Why is Motability a private company?

It doesn’t need to be, and it certainly doesn’t need to have a monopoly, though it uses its muscle to drive a hard bargain with the manufacturers (or should). It’s owned by the big banks, which decline to draw a dividend, and has a turnover of £6.8bn, overwhelmingly direct from the Department for Work and Pensions. The total remuneration package in 2024 for its chief executive, Andrew Miller, was £748,000; the equivalent figure for Martin Hamilton-Jones, its chief financial officer was £691,000.

Motability Operations plc made a loss of £565m.

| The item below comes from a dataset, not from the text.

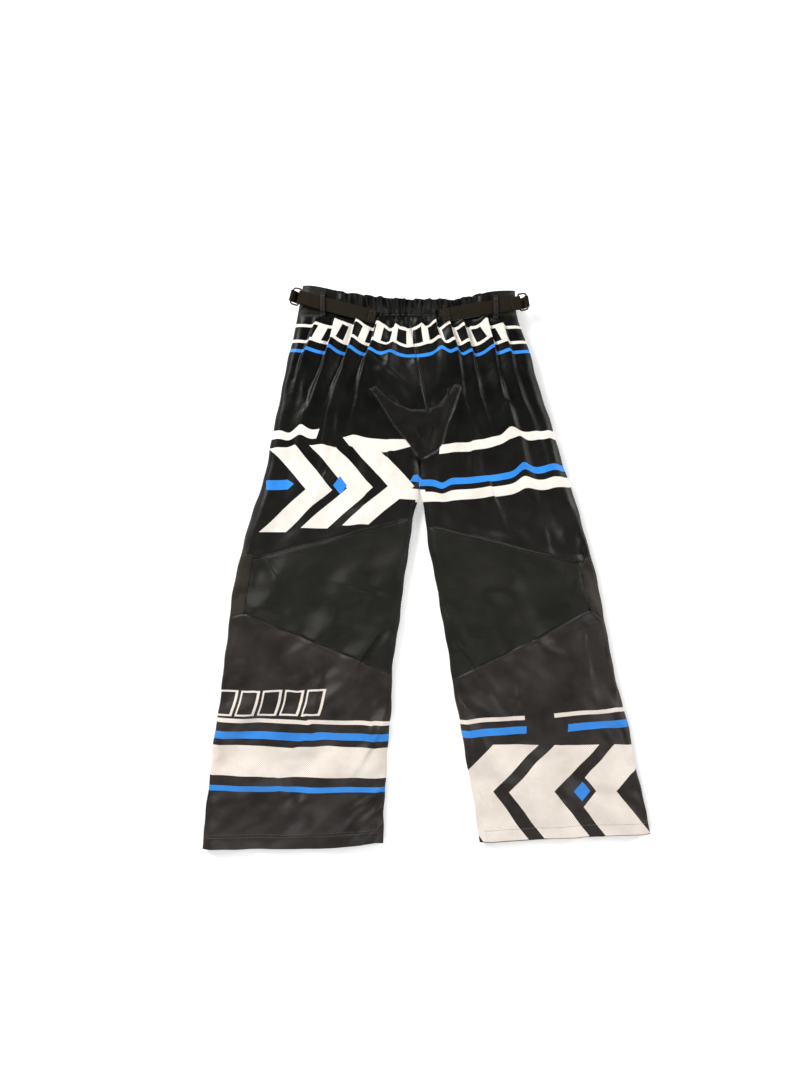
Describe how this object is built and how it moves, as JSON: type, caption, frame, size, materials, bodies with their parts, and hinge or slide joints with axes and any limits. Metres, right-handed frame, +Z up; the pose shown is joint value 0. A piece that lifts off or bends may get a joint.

This was down to an increase in investments to support customers in both electric vehicle and new vehicle payments, declines in the residual value of the fleet, and inflation.

So can the very rich use the Motability scheme?

Because the PIP isn’t means tested, and won’t be under the Kendall reforms, anyone can claim it because, for example, not having the use of one’s legs, imposes extra living costs irrespective of wealth or income.

How could the government take the heat out of the argument?

Aside from tightening the criteria for PIP, which is being done for new claimants, a relatively high threshold for means testing would assuage some public concerns, as would a further trimming of the type of vehicles in the scheme, and those allowed to drive them. More competition for the Motability company would also help. An increase in policing vehicle usage, too, though this is a role for which Motability, with its potential vested interest in boosting its customer base, is not suited.

What do the public want?

As ever, they would like to be reassured their money isn’t wasted, and at the moment more than half (54 per cent) think the welfare system does poorly at giving the taxpayer good value for money. There are no figures specifically on Motability but it’s reasonable to presume the voters would be generally in favour of reform here as well – means testing for PIP and/or Motability remains an option, as should reform of the way the company operates.